Perle des Antilles in Arlington (1522 E Abram St) — a Black-owned, women-owned Haitian restaurant and Caribbean market in a stretch of Arlington you might not expect. The griot is the order: tender pork in homemade epis, fried to order, with rice and beans and pikliz on the side. Also: tasso (fried goat), bouyon (the weekend soup), legume. Closed Mondays, open through dinner the rest of the week. If you're making one Haitian food trip this summer, make it this one.

The Music

A soundtrack for the matches, the pregame, and the afterparty.

Fan Culture

A Haitian supporter section is a wedding and a political rally at the same time. The blue and red flag goes up everywhere — the same flag Haitians raised on January 1, 1804, when they became the first Black republic in history. Expect kompa from portable speakers: slow, hip-forward, syncopated, the country's defining genre since the 1950s (Sweet Micky, the former president who sang before he was elected, is on the playlist). Expect rara horns — bamboo trumpets that sound like nothing else on Earth — if anyone has flown one in. Expect tears.
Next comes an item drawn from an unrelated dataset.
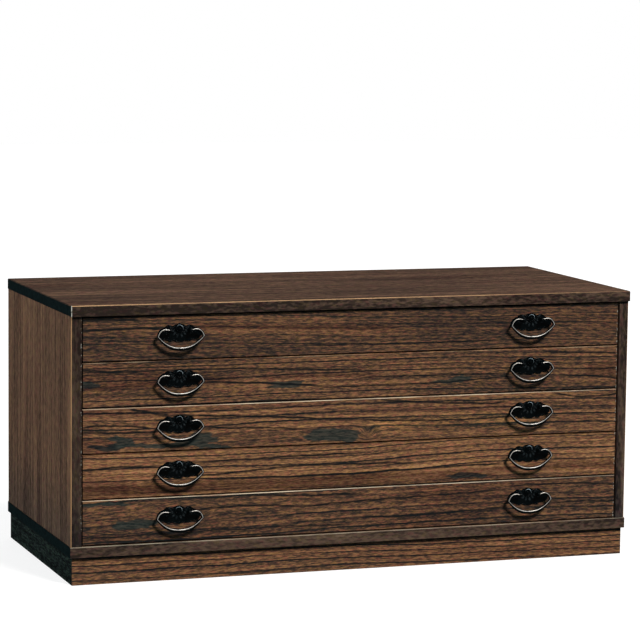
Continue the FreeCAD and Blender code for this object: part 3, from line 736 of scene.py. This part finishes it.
class Mesher:
    """Collects points and faces, in millimetres, and makes a mesh of them in metres."""

    def __init__(self):
        self.points = []
        self.crests = []
        self.faces = []

    def add_ring(self, points, crests=None):
        """Add one ring of points and return their numbers. A weight of 1 is where the metal shows its painted
        highlight in full.
        """
        start = len(self.points)
        self.points += points
        self.crests += crests or [0.0] * len(points)
        return list(range(start, len(self.points)))

    def bridge(self, first, second):
        """Join two rings of the same length with quads."""
        count = len(first)
        for index in range(count):
            after = (index + 1) % count
            self.faces.append((first[index], first[after], second[after], second[index]))

    def sweep(self, rings, crests=None):
        """Join a row of rings, and close both ends. The painted-highlight weights hold a list for each ring.
        """
        numbers = [self.add_ring(ring, crests and crests[index]) for index, ring in enumerate(rings)]
        for first, second in zip(numbers, numbers[1:]):
            self.bridge(first, second)
        self.faces.append(tuple(reversed(numbers[0])))
        self.faces.append(tuple(numbers[-1]))

    def loop(self, rings):
        """Join a row of rings into a closed loop."""
        numbers = [self.add_ring(ring) for ring in rings]
        for first, second in zip(numbers, numbers[1:] + numbers[:1]):
            self.bridge(first, second)

    def repeat(self, distance):
        """Copy everything so far to a place further along X as well."""
        start = len(self.points)
        self.points += [(x + distance, y, z) for x, y, z in self.points]
        self.crests += self.crests
        self.faces += [tuple(start + index for index in face) for face in self.faces]

    def mesh(self, name, material, smooth_angle):
        """The finished mesh, in metres, smooth but for edges sharper than an angle in degrees."""
        mesh = bpy.data.meshes.new(name)
        mesh.from_pydata([Vector(point) * MM for point in self.points], [], self.faces)
        mesh.validate()
        mesh.shade_smooth()
        mesh.set_sharp_from_angle(angle=math.radians(smooth_angle))
        mesh.attributes.new("crest", "FLOAT", "POINT").data.foreach_set("value", self.crests)
        mesh.materials.append(material)
        return mesh


def curve(start, end, bulge, steps, fullness=2.0):
    """Points on a curve from start to end that bulges to the left by a share of its chord."""
    across, up = end[0] - start[0], end[1] - start[1]
    points = []
    for index in range(steps + 1):
        share = index / steps
        rise = bulge * (1 - abs(1 - 2 * share) ** fullness)
        points.append((start[0] + across * share - up * rise, start[1] + up * share + across * rise))
    return points


def bail_edges():
    """The outer and the inner edge of the bail, from the left hook round the bow to the right hook."""
    outer_bulge = (BOW_DROP + TIP_Z) / (2 * TIP_X)
    inner_bulge = (BOW_DROP + TIP_Z - BAR_MIDDLE) / (2 * INNER_TIP_X)
    edges = []
    for half, tip_x, bulge in ((HOOK_HALF, TIP_X, outer_bulge), (-HOOK_HALF, INNER_TIP_X, inner_bulge)):
        hook = curve((-HOOK_X, half), (-tip_x, TIP_Z), -HOOK_BULGE, HOOK_STEPS)
        bow = curve((-tip_x, TIP_Z), (tip_x, TIP_Z), -bulge, BOW_STEPS, BOW_FULLNESS)
        edges.append(hook + bow[1:] + [(-x, z) for x, z in reversed(hook[:-1])])
    return edges


def bail_section(outer, inner):
    """A rounded section between an outer and an inner point of the bar's outline."""
    middle_x, middle_z = (outer[0] + inner[0]) / 2, (outer[1] + inner[1]) / 2
    half_x, half_z = (outer[0] - inner[0]) / 2, (outer[1] - inner[1]) / 2
    ring = []
    for turn in turns(SECTION_POINTS):
        outward, backward = (
            math.copysign(abs(share) ** SECTION_POWER, share) for share in (math.cos(turn), math.sin(turn))
        )
        ring.append((middle_x + half_x * outward, BAR_DEPTH / 2 * backward, middle_z + half_z * outward))
    return ring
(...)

For a country that has been through the 2010 earthquake, cholera, political collapse, and gang rule of Port-au-Prince, this qualification is not just a soccer story. Ask a Haitian what this tournament means and have a tissue ready.
Fun Fact

Haiti's only previous World Cup was in 1974, in West Germany, where striker Emmanuel Sanon scored the first goal Italian legend Dino Zoff had conceded in 1,142 minutes of international football. Haiti lost that match 3-1 and all three group games. They have waited 52 years for the next one.